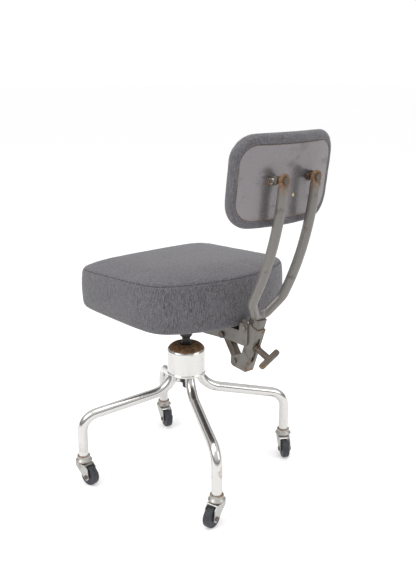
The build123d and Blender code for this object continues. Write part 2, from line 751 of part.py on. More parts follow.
tab_plane = arm_top_plane(1)
tab_bolt_centre = tab_plane.origin + tab_plane.z_dir * (TAB_LENGTH - TAB_WIDTH / 2)
block_front = tab_bolt_centre - tab_plane.y_dir * (TAB_THICKNESS / 2)


def build_hinge_block():
    """Knuckle with a square foot that is bolted to the front of the flattened tube end."""
    block_plane = Plane(origin=block_front, x_dir=(1, 0, 0), z_dir=-tab_plane.y_dir)
    with BuildPart() as block:
        with BuildSketch(block_plane):
            Rectangle(KNUCKLE_WIDTH, 12)
        extrude(amount=6)
        with BuildSketch(Plane.YZ.offset(KNUCKLE_OUTER_X - KNUCKLE_WIDTH)):
            with Locations(PIVOT):
                Circle(KNUCKLE_R)
        extrude(amount=KNUCKLE_WIDTH)
        with BuildSketch(Plane.YZ.offset(KNUCKLE_OUTER_X - KNUCKLE_WIDTH)):
            with Locations(PIVOT):
                Circle(PIVOT_BOLT_R + RUNNING_FIT)
        extrude(amount=KNUCKLE_WIDTH, mode=Mode.SUBTRACT)
    return block.part


mirrored("hinge_block", build_hinge_block)

with BuildPart() as tab_bolts:
    for side in (-1, 1):
        centre = arm_top_plane(side).origin + arm_top_plane(side).z_dir * (TAB_LENGTH - TAB_WIDTH / 2)
        rear_face = centre + tab_plane.y_dir * (TAB_THICKNESS / 2)
        with BuildSketch(Plane(origin=rear_face, x_dir=(1, 0, 0), z_dir=tab_plane.y_dir)):
            RegularPolygon(6.6, 6)
        extrude(amount=4.6)
save(tab_bolts.part, "tab_bolts")


BRACKET_HALF_ARC = degrees(asin((KNUCKLE_OUTER_X + 8) / BACKREST_R))


def build_bracket():
    """Curved foot riveted to the back plate with one ear standing beside the knuckle."""
    ear_x = KNUCKLE_OUTER_X + 0.4
    foot_half_height = 8.5
    with BuildPart() as bracket:
        with BuildSketch(backrest_plane.offset(-foot_half_height + PIVOT[1] - BACKREST_CENTRE[1])):
            add(arc_band(BACKREST_R + BRACKET_PLATE, BACKREST_R, BRACKET_HALF_ARC))
            make_face()
        extrude(amount=2 * foot_half_height)
        with BuildSketch(Plane.YZ):
            Rectangle(2000, 2000)
        extrude(amount=ear_x - 2, mode=Mode.SUBTRACT)
        with BuildSketch(Plane.YZ):
            Rectangle(2000, 2000)
        extrude(amount=-400, mode=Mode.SUBTRACT)
        with BuildSketch(Plane.YZ.offset(ear_x)):
            with Locations(PIVOT):
                Circle(8.5)
            with Locations((PIVOT[0] - 6.5, PIVOT[1])):
                Rectangle(9, 17)
        extrude(amount=EAR_PLATE)
        with BuildSketch(Plane.YZ.offset(ear_x)):
            with Locations(PIVOT):
                Circle(PIVOT_BOLT_R)
        extrude(amount=EAR_PLATE, mode=Mode.SUBTRACT)
        with BuildSketch(backrest_plane.offset(-60)):
            add(arc_band(BACKREST_R, BACKREST_R - 30, PLATE_HALF_ARC))
            make_face()
        extrude(amount=120, mode=Mode.SUBTRACT)
    return bracket.part


mirrored("back_bracket", build_bracket)


def build_pivot_bolt():
    """Cross bolt through the knuckle, held tight in the ear."""
    with BuildPart() as bolt:
        with BuildSketch(Plane.YZ.offset(KNUCKLE_OUTER_X - KNUCKLE_WIDTH - 0.4)):
            with Locations(PIVOT):
                Circle(PIVOT_BOLT_R)
        extrude(amount=KNUCKLE_WIDTH + 0.8 + EAR_PLATE + 8)
        with BuildSketch(Plane.YZ.offset(KNUCKLE_OUTER_X - KNUCKLE_WIDTH - 0.4)):
            with Locations(PIVOT):
                Circle(5.6)
        extrude(amount=-3.4)
    return bolt.part


mirrored_pair("pivot_bolts", build_pivot_bolt)


def build_pivot_nut():
    """Chrome domed nut outside the ear."""
    with BuildPart() as nut:
        with BuildSketch(Plane.YZ.offset(KNUCKLE_OUTER_X + 0.4 + EAR_PLATE)):
            with Locations(PIVOT):
                RegularPolygon(6.4, 6)
                Circle(PIVOT_BOLT_R, mode=Mode.SUBTRACT)
        extrude(amount=6)
    return nut.part


mirrored_pair("pivot_nuts", build_pivot_nut)


# ---------------------------------------------------------------- casters
STEM_TOP_Z = 96.0
COLLAR_BOTTOM = FORK_CROWN_Z + 2.0
SOCKET_OUTER_R = LEG_TUBE_D / 2 - LEG_WALL


def leg_foot(angle):
    return (LEG_CIRCLE_R * cos(radians(angle)), LEG_CIRCLE_R * sin(radians(angle)), 0)


with BuildPart() as caster_collars:
    for leg_angle in LEG_ANGLES:
        foot_point = leg_foot(leg_angle)
        with BuildSketch(Plane(origin=foot_point, x_dir=(1, 0, 0), z_dir=(0, -1, 0))):
            Polygon(
                (CASTER_STEM_R + RUNNING_FIT, COLLAR_BOTTOM),
                (15.0, COLLAR_BOTTOM),
                (18.2, COLLAR_BOTTOM + 3.0),
                (18.2, COLLAR_BOTTOM + 4.6),
                (14.2, COLLAR_BOTTOM + 9.5),
                (14.2, LEG_BOTTOM_Z + 4),
                (LEG_TUBE_D / 2, LEG_BOTTOM_Z + 5),
                (LEG_TUBE_D / 2, LEG_BOTTOM_Z),
                (CASTER_STEM_R + RUNNING_FIT, LEG_BOTTOM_Z),
                align=None,
            )
        revolve(axis=Axis(foot_point, (0, 0, 1)))
save(caster_collars.part, "caster_collars")


def make_stem(number, foot):
    """Stem with the flange that runs under the collar."""
    with BuildPart() as stem:
        with BuildSketch(Plane(origin=foot).offset(FORK_CROWN_Z)):
            Circle(12.0)
        extrude(amount=1.7)
        with BuildSketch(Plane(origin=foot).offset(FORK_CROWN_Z)):
            Circle(CASTER_STEM_R)
        extrude(amount=STEM_TOP_Z - FORK_CROWN_Z)
    save(stem.part, "caster_stem_" + str(number))


def make_fork(number, foot, heading):
    """Bent sheet fork: a crown over the wheel and two arms down to the axle."""
    a = radians(heading)
    side_view = Plane(origin=foot, x_dir=(cos(a), sin(a), 0), z_dir=(sin(a), -cos(a), 0))
    inner = FORK_WIDTH / 2 - FORK_THICKNESS
    with BuildPart() as fork:
        with BuildSketch(side_view.offset(-FORK_WIDTH / 2)):
            with BuildLine():
                Polyline(
                    (-13, FORK_CROWN_Z),
                    (-13, FORK_CROWN_Z - 7),
                    (CASTER_TRAIL - 7.6, WHEEL_R - 2.5),
                )
                ThreePointArc(
                    (CASTER_TRAIL - 7.6, WHEEL_R - 2.5),
                    (CASTER_TRAIL, WHEEL_R - 8),
                    (CASTER_TRAIL + 7.6, WHEEL_R - 2.5),
                )
                Polyline(
                    (CASTER_TRAIL + 7.6, WHEEL_R - 2.5),
                    (CASTER_TRAIL + 5, FORK_CROWN_Z - 8),
                    (CASTER_TRAIL - 3, FORK_CROWN_Z),
                    (-13, FORK_CROWN_Z),
                )
            make_face()
        extrude(amount=FORK_WIDTH)
        with BuildSketch(side_view.offset(-inner)):
            with Locations((0, FORK_CROWN_Z - FORK_THICKNESS)):
                Rectangle(120, 80, align=(Align.CENTER, Align.MAX))
        extrude(amount=2 * inner, mode=Mode.SUBTRACT)
        with BuildSketch(side_view.offset(-FORK_WIDTH / 2)):
            with Locations((CASTER_TRAIL, WHEEL_R)):
                Circle(AXLE_R)
        extrude(amount=FORK_WIDTH, mode=Mode.SUBTRACT)
    save(fork.part, "caster_fork_" + str(number))
    return side_view


def make_wheel(number, side_view):
    """Moulded rubber wheel with a rounded tread and a raised hub on each face."""
    with BuildPart() as wheel:
        with BuildSketch(side_view.offset(-WHEEL_TREAD / 2)):
            with Locations((CASTER_TRAIL, WHEEL_R)):
                Circle(WHEEL_R)
        extrude(amount=WHEEL_TREAD)
        fillet(wheel.edges(), radius=3.0)
        with BuildSketch(side_view.offset(-WHEEL_HUB_WIDTH / 2)):
            with Locations((CASTER_TRAIL, WHEEL_R)):
                Circle(7.0)
        extrude(amount=WHEEL_HUB_WIDTH)
        with BuildSketch(side_view.offset(-WHEEL_HUB_WIDTH / 2)):
            with Locations((CASTER_TRAIL, WHEEL_R)):
                Circle(AXLE_R + RUNNING_FIT)
        extrude(amount=WHEEL_HUB_WIDTH, mode=Mode.SUBTRACT)
    save(wheel.part, "caster_wheel_" + str(number))


def make_axle(number, side_view):
    """Axle rivet with a turned-over head outside each arm."""
    with BuildPart() as axle:
        with BuildSketch(side_view.offset(-FORK_WIDTH / 2)):
            with Locations((CASTER_TRAIL, WHEEL_R)):
                Circle(AXLE_R)
        extrude(amount=FORK_WIDTH)
        for side in (-1, 1):
            with BuildSketch(side_view.offset(side * FORK_WIDTH / 2)):
                with Locations((CASTER_TRAIL, WHEEL_R)):
                    Circle(5.0)
            extrude(amount=side * 2.0)
    save(axle.part, "caster_axle_" + str(number))


for index, leg_angle in enumerate(LEG_ANGLES):
    foot_point = leg_foot(leg_angle)
    make_stem(index + 1, foot_point)
    caster_side_view = make_fork(index + 1, foot_point, CASTER_HEADINGS[index])
    make_wheel(index + 1, caster_side_view)
    make_axle(index + 1, caster_side_view)

with BuildPart() as caster_sockets:
    for leg_angle in LEG_ANGLES:
        with BuildSketch(Plane(origin=leg_foot(leg_angle)).offset(LEG_BOTTOM_Z)):
            Circle(SOCKET_OUTER_R)
            Circle(CASTER_STEM_R + RUNNING_FIT, mode=Mode.SUBTRACT)
        extrude(amount=34)
save(caster_sockets.part, "caster_sockets")
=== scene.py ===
# %% [markdown]
# # A swivel posture chair, finished in Blender
# The chair's metalwork arrives as an exact engineering model. This lesson dresses it: the steel
# parts keep their shapes and get aged finishes, and the two cushions are remade as real upholstery.

# %% Open the frame
import math

import bmesh
import bpy
import numpy as np
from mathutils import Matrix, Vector, kdtree


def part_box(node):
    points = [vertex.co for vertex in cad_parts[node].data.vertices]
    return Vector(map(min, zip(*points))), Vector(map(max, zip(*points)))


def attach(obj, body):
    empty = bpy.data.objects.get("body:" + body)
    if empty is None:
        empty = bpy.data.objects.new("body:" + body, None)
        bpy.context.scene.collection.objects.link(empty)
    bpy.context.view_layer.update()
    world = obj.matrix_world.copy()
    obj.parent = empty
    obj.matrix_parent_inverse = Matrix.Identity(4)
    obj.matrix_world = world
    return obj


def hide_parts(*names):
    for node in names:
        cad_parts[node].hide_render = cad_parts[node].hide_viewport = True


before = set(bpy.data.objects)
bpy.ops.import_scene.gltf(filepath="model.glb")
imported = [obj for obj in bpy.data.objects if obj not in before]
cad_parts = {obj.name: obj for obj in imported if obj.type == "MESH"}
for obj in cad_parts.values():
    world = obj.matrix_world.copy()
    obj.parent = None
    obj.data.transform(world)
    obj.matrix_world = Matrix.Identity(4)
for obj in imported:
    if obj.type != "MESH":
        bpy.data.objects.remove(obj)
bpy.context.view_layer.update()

# %% [markdown]
# ## The camera
# The chair is seen from behind and a little above, from a step or two away. A lens of about
# 47 mm keeps the perspective natural. The camera is placed by distance and not by zoom.

# %% Place the camera
CAMERA_PLACE = (0.98425, 1.24828, 0.8915)
CAMERA_TILT = 16.4
CAMERA_HEADING = 140.0
CAMERA_LENS = 47.1

camera_data = bpy.data.cameras.new("camera")
camera_data.lens = CAMERA_LENS
camera_data.sensor_width = 36.0
camera = bpy.data.objects.new("camera", camera_data)
camera.location = CAMERA_PLACE
camera.rotation_euler = (math.radians(90 - CAMERA_TILT), 0, math.radians(CAMERA_HEADING))
bpy.context.scene.collection.objects.link(camera)
bpy.context.scene.camera = camera

# %% [markdown]
# ## A little kit for shader nodes
# Every finish below is a small network of nodes. One helper adds a node, sets its switches and
# either types a value into each input or runs a wire to it, which keeps the recipes short.

# %% Node helpers
def wire(tree, kind, switches=None, **values):
    """Add a shader node. A key such as in2 means the third input, other keys are input names."""
    made = tree.nodes.new("ShaderNode" + kind)
    for key, value in (switches or {}).items():
        setattr(made, key, value)
    for key, value in values.items():
        by_number = key.startswith("in") and key[2:].isdigit()
        socket = made.inputs[int(key[2:])] if by_number else made.inputs[key.replace("_", " ")]
        if isinstance(value, bpy.types.NodeSocket):
            tree.links.new(value, socket)
        else:
            socket.default_value = value
    return made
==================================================
What is expected ::
In the listing above, locate the line with "for index, leg_angle" and the line with "imported = [obj", then extract exactly those lines and every line between them, and nothing more.

Complete response ::
for index, leg_angle in enumerate(LEG_ANGLES):
    foot_point = leg_foot(leg_angle)
    make_stem(index + 1, foot_point)
    caster_side_view = make_fork(index + 1, foot_point, CASTER_HEADINGS[index])
    make_wheel(index + 1, caster_side_view)
    make_axle(index + 1, caster_side_view)

with BuildPart() as caster_sockets:
    for leg_angle in LEG_ANGLES:
        with BuildSketch(Plane(origin=leg_foot(leg_angle)).offset(LEG_BOTTOM_Z)):
            Circle(SOCKET_OUTER_R)
            Circle(CASTER_STEM_R + RUNNING_FIT, mode=Mode.SUBTRACT)
        extrude(amount=34)
save(caster_sockets.part, "caster_sockets")
=== scene.py ===
# %% [markdown]
# # A swivel posture chair, finished in Blender
# The chair's metalwork arrives as an exact engineering model. This lesson dresses it: the steel
# parts keep their shapes and get aged finishes, and the two cushions are remade as real upholstery.

# %% Open the frame
import math

import bmesh
import bpy
import numpy as np
from mathutils import Matrix, Vector, kdtree


def part_box(node):
    points = [vertex.co for vertex in cad_parts[node].data.vertices]
    return Vector(map(min, zip(*points))), Vector(map(max, zip(*points)))


def attach(obj, body):
    empty = bpy.data.objects.get("body:" + body)
    if empty is None:
        empty = bpy.data.objects.new("body:" + body, None)
        bpy.context.scene.collection.objects.link(empty)
    bpy.context.view_layer.update()
    world = obj.matrix_world.copy()
    obj.parent = empty
    obj.matrix_parent_inverse = Matrix.Identity(4)
    obj.matrix_world = world
    return obj


def hide_parts(*names):
    for node in names:
        cad_parts[node].hide_render = cad_parts[node].hide_viewport = True


before = set(bpy.data.objects)
bpy.ops.import_scene.gltf(filepath="model.glb")
imported = [obj for obj in bpy.data.objects if obj not in before]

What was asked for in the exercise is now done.